>> BEGIN
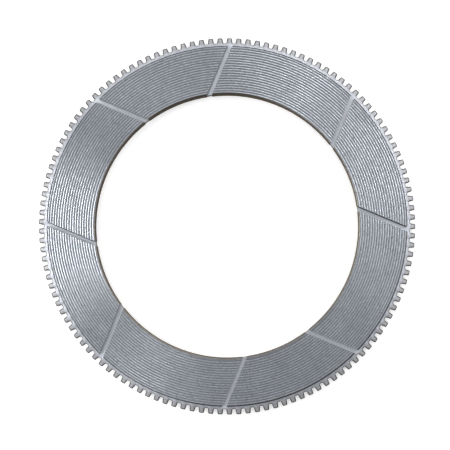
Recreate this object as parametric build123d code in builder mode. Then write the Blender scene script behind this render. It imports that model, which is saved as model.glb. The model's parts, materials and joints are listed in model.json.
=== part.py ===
import os
from math import radians, sin

from build123d import *

# Clutch friction plate: a toothed steel core with a friction facing bonded to each side.
# It lies flat with its axis on Z, and its back facing stands on Z = 0.

# Driving dimensions, in millimetres and degrees
tooth_count = 125
tooth_module = 3.175
tooth_tip_width = 5.2
tooth_root_width = 6.6
root_corner = 0.8
bore_radius = 141.2875
core_thickness = 3.175
facing_radius = 192.0875
facing_thickness = 1.5875
facing_edge_break = 0.25
cross_groove_width = 4.7625
cross_groove_offset = 71.0
cross_groove_angle = 67.5

# A tooth stands one module above the pitch circle and reaches four fifths of one below it
ADDENDUM = 1.0
DEDENDUM = 0.8
pitch_radius = tooth_module * tooth_count / 2
tip_radius = pitch_radius + ADDENDUM * tooth_module
root_radius = pitch_radius - DEDENDUM * tooth_module
half_pitch_angle = 180 / tooth_count

# Levels of the three layers
core_bottom = facing_thickness
core_top = core_bottom + core_thickness

# Two parallel cuts each way cross the facings
CROSS_GROOVES = 4
cross_groove_length = 2 * facing_radius


def half_space(radius, tooth_width):
    """Half the width of the space between two teeth, where the teeth are this wide."""
    return radius * sin(radians(half_pitch_angle)) - tooth_width / 2


def tooth_space():
    """One space between teeth, open outwards along X, with its two inner corners eased."""
    root_half = half_space(root_radius, tooth_root_width)
    tip_half = half_space(tip_radius, tooth_tip_width)
    spread = (tip_half - root_half) / (tip_radius - root_radius)
    mouth = tip_radius + tooth_module
    mouth_half = tip_half + spread * tooth_module
    with BuildSketch(mode=Mode.PRIVATE) as space:
        with BuildLine():
            Polyline(
                (root_radius, -root_half),
                (mouth, -mouth_half),
                (mouth, mouth_half),
                (root_radius, root_half),
                close=True,
            )
        make_face()
        chamfer(space.vertices().group_by(Axis.X)[0], root_corner)
    return space.sketch


def facing_outline():
    """A facing from above: a ring cut into eight pads by four straight grooves, two each way."""
    with BuildSketch(mode=Mode.PRIVATE) as outline:
        Circle(facing_radius)
        Circle(bore_radius, mode=Mode.SUBTRACT)
        with PolarLocations(cross_groove_offset, CROSS_GROOVES, start_angle=cross_groove_angle):
            Rectangle(cross_groove_width, cross_groove_length, mode=Mode.SUBTRACT)
    return outline.sketch


# Steel core: a flat ring with straight-sided teeth cut round its rim
with BuildPart() as core_plate:
    with BuildSketch(Plane.XY.offset(core_bottom)):
        Circle(tip_radius)
        Circle(bore_radius, mode=Mode.SUBTRACT)
        with PolarLocations(0, tooth_count, start_angle=half_pitch_angle):
            add(tooth_space(), mode=Mode.SUBTRACT)
    extrude(amount=core_thickness)

# Front facing
with BuildPart() as front_facing:
    with BuildSketch(Plane.XY.offset(core_top)):
        add(facing_outline())
    extrude(amount=facing_thickness)
    chamfer(front_facing.faces().group_by(Axis.Z)[-1].edges(), facing_edge_break)

# Back facing
with BuildPart() as back_facing:
    with BuildSketch():
        add(facing_outline())
    extrude(amount=facing_thickness)
    chamfer(back_facing.faces().group_by(Axis.Z)[0].edges(), facing_edge_break)

core_plate.part.label = "core_plate"
front_facing.part.label = "front_facing"
back_facing.part.label = "back_facing"

os.makedirs("parts", exist_ok=True)
export_step(core_plate.part, "parts/core_plate.step")
export_step(front_facing.part, "parts/front_facing.step")
export_step(back_facing.part, "parts/back_facing.step")
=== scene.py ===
import json
import math

import bmesh
import bpy
from mathutils import Matrix, Vector


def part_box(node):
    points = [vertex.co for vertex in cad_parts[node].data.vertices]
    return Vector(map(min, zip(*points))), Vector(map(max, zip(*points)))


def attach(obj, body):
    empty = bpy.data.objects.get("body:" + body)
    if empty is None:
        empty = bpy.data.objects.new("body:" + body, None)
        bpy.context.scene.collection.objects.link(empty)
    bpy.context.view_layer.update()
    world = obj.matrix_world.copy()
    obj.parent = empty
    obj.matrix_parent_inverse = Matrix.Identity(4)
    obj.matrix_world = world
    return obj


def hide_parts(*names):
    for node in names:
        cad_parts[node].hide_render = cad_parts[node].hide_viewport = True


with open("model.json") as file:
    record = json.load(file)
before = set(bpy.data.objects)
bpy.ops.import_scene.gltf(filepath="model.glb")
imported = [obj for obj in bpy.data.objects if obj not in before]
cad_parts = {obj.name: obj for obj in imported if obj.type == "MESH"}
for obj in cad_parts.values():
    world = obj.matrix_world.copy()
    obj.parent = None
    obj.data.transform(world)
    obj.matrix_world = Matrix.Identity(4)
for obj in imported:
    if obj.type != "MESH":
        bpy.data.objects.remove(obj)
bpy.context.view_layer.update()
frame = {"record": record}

# Clutch friction plate: a toothed steel core with a grooved facing of sintered metal on each side

MM = 0.001

# Levels, outer size and bore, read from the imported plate
core_low, core_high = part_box("core_plate")
mounts = {mount["name"]: mount for mount in frame["record"]["mounts"]}
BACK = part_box("back_facing")[0].z
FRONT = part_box("front_facing")[1].z
CORE_BACK = core_low.z
CORE_FRONT = core_high.z
MID_PLANE = (CORE_BACK + CORE_FRONT) / 2
TIP_RADIUS = core_high.x
BORE_RADIUS = mounts["bore"]["dims"]["r_mm"] * MM

# Teeth: each is one module high above the pitch circle and four fifths of one below it
TOOTH_COUNT = 125
TOOTH_PITCH = math.tau / TOOTH_COUNT
TOOTH_MODULE = 3.175 * MM
ADDENDUM = 1.0
DEDENDUM = 0.8
TOOTH_HEIGHT = (ADDENDUM + DEDENDUM) * TOOTH_MODULE
TOOTH_TIP_WIDTH = 5.2 * MM
TOOTH_ROOT_WIDTH = 6.6 * MM
ROOT_RADIUS = TIP_RADIUS - TOOTH_HEIGHT
ROOT_FILLET = 0.8 * MM

# Eased edges of the core, which are those that turn by more than the corner angle
CORE_CORNER = math.radians(60)
RIM_EDGE = 0.9 * MM
BORE_EDGE = 0.12 * MM

# Facings: the outer edge is worn down from the last crest to a bevel
FACING_RADIUS = 192.0875 * MM
EDGE_BREAK = 0.25 * MM
LAST_CREST = 0.8 * MM
WORN_DROP = 1.0 * MM
RING_STEPS = 360

# Fine grooves turned round each facing, with a flat land inside the first and outside the last
TURNED_GROOVES = 18
TURNED_PITCH = 2.64 * MM
TURNED_DEPTH = 0.6 * MM
TURNED_MOUTH = 1.7 * MM
TURNED_FLOOR = 0.4 * MM
LAND = (FACING_RADIUS - BORE_RADIUS - (TURNED_GROOVES - 1) * TURNED_PITCH - TURNED_MOUTH) / 2
FIRST_TURNED = BORE_RADIUS + LAND + TURNED_MOUTH / 2

# Straight grooves cut across each facing, two each way
CROSS_GROOVES = 4
CROSS_WIDTH = 4.7625 * MM
CROSS_OFFSET = 71.0 * MM
CROSS_ANGLE = math.radians(67.5)

# Edges that turn by more than these angles are shaded sharp
CORE_SMOOTH = math.radians(28)
FACING_SMOOTH = math.radians(50)

WELD = 0.001 * MM
AXIS = Vector((0, 0, 1))
CENTRE = Vector((0, 0, 0))


def polar(radius, angle, height=0.0):
    """A point at this radius and angle round the plate's axis."""
    return Vector((radius * math.cos(angle), radius * math.sin(angle), height))


def arc(radius, start, end, steps):
    """Points along an arc about the axis, both ends included."""
    return [polar(radius, start + (end - start) * step / steps) for step in range(steps + 1)]


def sharp_edges(bm, least):
    """Edges between two faces that meet at more than this angle."""
    return [edge for edge in bm.edges if edge.is_manifold and edge.calc_face_angle() > least]


def ease_edges(bm, edges, size, segments):
    """Rounds edges of a solid."""
    bmesh.ops.bevel(
        bm, geom=edges, offset=size, offset_type="OFFSET", affect="EDGES",
        segments=segments, profile=0.5, material=-1, clamp_overlap=True,
    )


def fillet_roots(bm, half_root):
    """Rounds the two corners of the flat outline at a tooth's root, which lie this angle either side of X."""
    corners = [
        vert for vert in bm.verts
        if min((vert.co - polar(ROOT_RADIUS, side * half_root)).length for side in (-1, 1)) < WELD
    ]
    bmesh.ops.bevel(
        bm, geom=corners, offset=ROOT_FILLET, offset_type="OFFSET", affect="VERTICES",
        segments=4, profile=0.5, material=-1,
    )


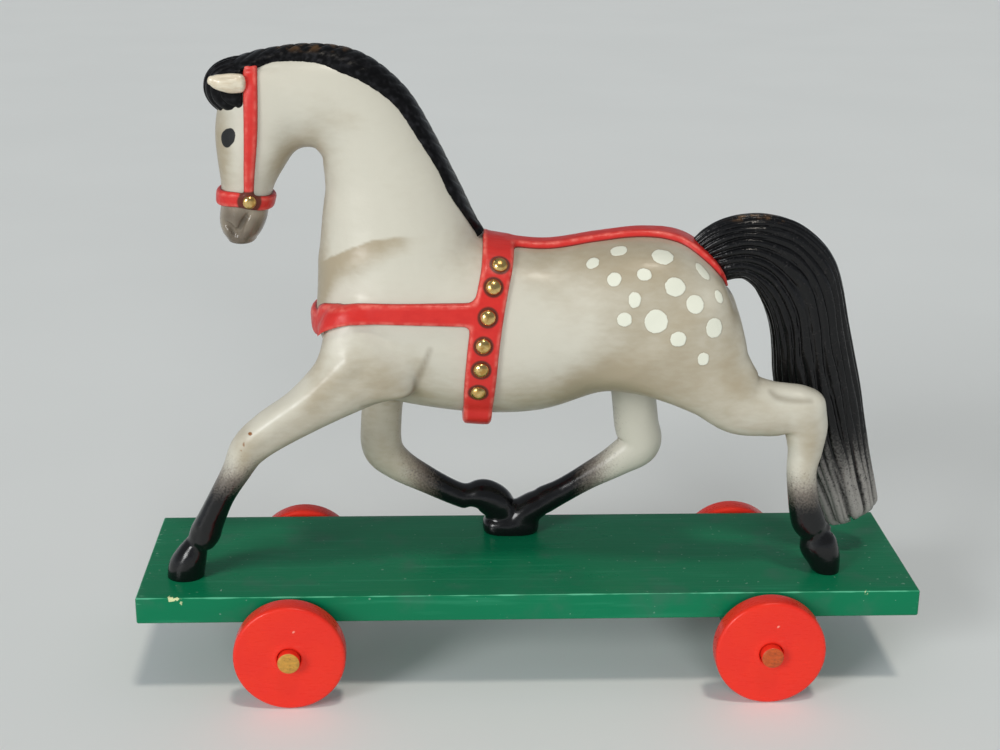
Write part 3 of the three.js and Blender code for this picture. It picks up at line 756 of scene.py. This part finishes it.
def groove(place, sharpness=5):
    """0 along a strand's crest and 1 in the groove at each whole number."""
    return np.abs((place % 1) - 0.5) ** sharpness * 2**sharpness


def make_mane():
    """The crest of the neck, carved in short locks that lean back from its top."""
    run, rows = even_rows(MANE, 0.25 * COARSE)
    turn = np.radians(np.linspace(-90, 90, 40))
    rings = []
    for s, (crest_x, crest_z, edge_x, edge_z) in zip(run, rows):
        base = abs(skin_y(edge_x, edge_z, -1) - MID_Y) + 0.25 + 0.9 * fade(edge_x, -33.0, -36.0)
        crest, edge = np.array([crest_x, crest_z]), np.array([edge_x, edge_z])
        lock = groove((s + 1.6 * np.abs(turn)) / 1.9, 4)
        fine = groove((s + 2.2 * np.abs(turn)) / 0.47, 2)
        high = 1 - (0.3 * lock * fade(np.abs(turn), 1.5, 0.2) + 0.02 * fine) / np.hypot(*(crest - edge))
        up = np.cos(turn) ** 0.85 * high
        flat = edge + up[:, None] * (crest - edge)
        y = MID_Y + base * np.sin(turn) * (1 - 0.03 * lock - 0.012 * fine)
        ring = np.stack([flat[:, 0], y, flat[:, 1]], axis=1)
        under = edge - 0.5 * (crest - edge)
        ends = [[under[0], MID_Y + side * 0.8 * base, under[1]] for side in (1, -1)]
        rings.append(np.vstack([ring, ends]))
    points, faces = ringed(rings)
    new_piece("mane_hair", points, faces, [hair_paint()], ["mane"])


def make_forelock():
    """The hair over the poll: a rounded mass that ends at the headstall, with locks combed over its front."""
    centre, radii = (-37.4, MID_Y, 80.5), (5.2, 4.95, 4.0)
    parts = [(ball(centre, radii, -4), 0.1, False)]
    for share in np.linspace(-0.84, 0.84, 8):
        size = math.sqrt(1 - share**2)
        turns = np.radians([80, 110, 140, 170, 200, 230, 255])
        lock = [
            [centre[0] + size * radii[0] * math.cos(t), centre[2] + size * radii[2] * math.sin(t), 0.25, 0.2]
            for t in turns
        ]
        parts.append((sweep(lock, MID_Y + share * radii[1], 0.8), 0.35, True))
    axes = box_axes((-44.0, MID_Y - 6.5, 76.5), (-34.5, MID_Y + 6.5, 86.0), 0.2 * COARSE)
    field = both(on_grid(parts, axes), axes[0][:, None, None] - FORELOCK_BACK, 0.3)
    points, quads = net_of((field, axes))
    new_piece("forelock_hair", points, quads, [hair_paint()], ["forelock"])


def make_ears():
    paint = ear_paint()
    for side, name in ((-1, "near_ear"), (1, "off_ear")):
        y = MID_Y + side * EAR_OUT
        parts = [
            (sweep(EAR, y, 0.9, 2.3), 0.1, False),
            (sweep(EAR_HOLLOW, y + side * 1.0, 0.6), 0.3, True),
        ]
        axes = box_axes((-43.5, y - 2.4, 78.8), (-34.6, y + 2.4, 83.6), 0.15 * COARSE)
        points, quads = net_of((on_grid(parts, axes), axes))
        new_piece(f"{name}_carved", points, quads, [paint], [name])


def make_tail():
    """The tail, carved in long grooves that spread from its root to a scalloped tip."""
    strands, hairs, lobes = 25, 71, 11
    run, rows = even_rows(TAIL, 0.28 * COARSE)
    sides = round(220 / COARSE)
    around = np.arange(sides) / sides
    turn = 2 * math.pi * around
    rings, depths = [], []
    for s, (out_x, out_z, in_x, in_z, half_y) in zip(run, rows):
        tip = fade(s, run[-1] - 16, run[-1])
        wander = 0.0035 * np.sin(0.23 * s + 9 * turn) + 0.002 * np.sin(0.61 * s + 5 * turn)
        strand = groove((around + wander) * strands + 0.5, 2.5)
        fine = groove((around + 2 * wander) * hairs, 2) * (0.5 + 0.5 * np.sin(3 * turn + 0.31 * s))
        lobe = groove(around * lobes + 0.25 + 0.25 * math.sin(0.08 * s), 3)
        depth = 0.5 * strand * (1 - 0.6 * tip) + 0.1 * fine + 0.6 * lobe * tip
        outer, inner = np.array([out_x, out_z]), np.array([in_x, in_z])
        half = math.dist(outer, inner) / 2
        cos, sin = np.cos(turn), np.sin(turn)
        flat = np.sign(cos) * np.abs(cos) ** 0.9
        wide = np.sign(sin) * np.abs(sin) ** 0.9
        middle = (outer + inner) / 2 + (outer - inner) / 2 * (flat * (1 - depth / half))[:, None]
        y = MID_Y + wide * (half_y - depth)
        rings.append(np.stack([middle[:, 0], y, middle[:, 1]], axis=1))
        depths.append(depth)
    rings = np.array(rings)
    last = rings[-1] - rings[-2]
    scallop = 1.1 * (1 - lobe)
    for reach, shrink in ((0.45, 0.98), (0.85, 0.9), (1.05, 0.68), (1.1, 0.3)):
        centre = rings[-1].mean(axis=0)
        tip_ring = centre + (rings[len(run) - 1] - centre) * shrink
        tip_ring = tip_ring + last / np.linalg.norm(last.mean(axis=0)) * (reach * scallop)[:, None]
        rings = np.vstack([rings, tip_ring[None]])
        depths.append(depths[len(run) - 1])
    points, faces = ringed(rings)
    values = {"depth": np.concatenate(depths)}
    new_piece("tail_hair", points, faces, [tail_paint()], ["tail"], values=values)


# ---- deck, wheels and axles

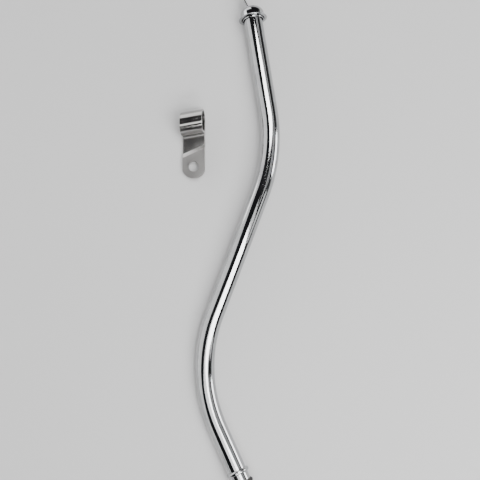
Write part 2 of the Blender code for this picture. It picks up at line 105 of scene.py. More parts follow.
LEVEL_HOLES = (0.0120, 0.0300)
LEVEL_HOLE_RADIUS = 0.0010
TIP_CORNER = 0.0014

STRAP_WIDTH = 0.01905
STRAP_THICKNESS = 0.0013
CLAMP_CLEARANCE = 0.0007
STRAP_LOOP_RADIUS = TUBE_RADIUS + CLAMP_CLEARANCE + STRAP_THICKNESS / 2
LOOP_SKEW = math.radians(8.5)
LEG_PITCH = STRAP_THICKNESS + GAP
PINCH_RADIUS = 0.0030
JOGGLE_FROM_PINCH = 0.0121
JOGGLE_HEIGHT = 0.0012
JOGGLE_RUN = 0.0034
JOGGLE_SKEW = math.radians(23.5)
JOGGLE_FILLET = 0.0009
HOLE_FROM_PINCH = 0.0255
HOLE_RADIUS = 0.00445
LEG_END_ROUNDING = 0.001
LEG_END_RADIUS = STRAP_WIDTH / 2 + LEG_END_ROUNDING
TAB_MARK_FROM_HOLE = Vector((0.0062, 0.0020))   # the record's tab mount, along and across the strap

MICRON = 0.000001
STRIP_CORNER = 0.00018             # rounding of a strip's long edges

# ---------------------------------------------------------------- camera
VIEW_TARGET = Vector((0.00808, 0.018316, 0.010))
VIEW_TILT = math.radians(5.5)            # from straight down, towards the tube's lower end
VIEW_DISTANCE = 0.7596
LENS_MM = 67.5
SENSOR_MM = 36.0


def joint_axis(name):
    for joint in frame["joints"]:
        if joint["name"] == name:
            return Vector(joint["axis"]).normalized()
    raise KeyError(name)


def columns(side, along, up, place):
    turn = Matrix((side, along, up)).transposed().to_4x4()
    return Matrix.Translation(place) @ turn


def box_centre(node):
    low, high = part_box(node)
    return (low + high) / 2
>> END
SHORT PROBLEM: Transcribe the lines beginning at the one that contains "Write part 2" and ending at the one that contains "TIP_CORNER = 0.0014", with nothing added or left out.

COMPLETE OUTPUT:
Write part 2 of the Blender code for this picture. It picks up at line 105 of scene.py. More parts follow.
LEVEL_HOLES = (0.0120, 0.0300)
LEVEL_HOLE_RADIUS = 0.0010
TIP_CORNER = 0.0014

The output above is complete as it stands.